The median sale price in Columbia City is approximately $840,000 as of late 2025, with year-over-year appreciation of about 9.5 percent and median price per square foot of $468. Pricing your specific home requires a sub-area comp analysis, not the neighborhood median alone.

How long does it take to sell a home in Columbia City?

The median time from listing to accepted offer in Columbia City is 13 days. Well-priced homes often sell within the first week of going live. Overpriced listings can sit for three weeks or longer before requiring a price reduction.

Should I underprice my Columbia City home to attract more buyers?
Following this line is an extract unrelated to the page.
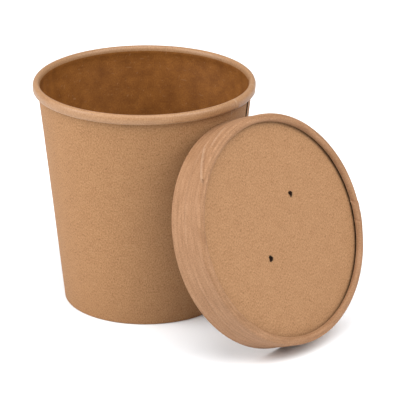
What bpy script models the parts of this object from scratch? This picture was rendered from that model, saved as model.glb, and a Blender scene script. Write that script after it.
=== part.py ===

Strategic underpricing by 1 to 3 percent of your comp-based value can generate competitive offers and a final sale price above asking. This works best when inventory is constrained and demand is strong, which describes the current Columbia City market. It is a precise strategy, not aggressive discounting.

How many comparable sales should I review before pricing my Columbia City home?

Plan to review three to six recent comparable sales from the last 60 to 90 days within a half-mile radius of your home. Add current active listings and pending sales for a forward-looking view of buyer demand. The strongest pricing decisions come from a tight set of well-matched comps, not a wide net.

Does the Columbia City Light Rail station affect home values?

Yes. Homes within a comfortable walking distance of the Columbia City Light Rail station typically command a measurable premium because of the 15-minute connection to downtown Seattle. Light rail proximity is now one of the most-cited features by buyers in the area.

How does Columbia City compare to other South Seattle neighborhoods for sellers?

Columbia City has stronger appreciation and shorter days on market than several neighboring South Seattle areas, supported by light rail access, the Columbia City Landmark District, and a dense restaurant and arts scene. Sellers benefit from a buyer pool that actively seeks out the neighborhood by name.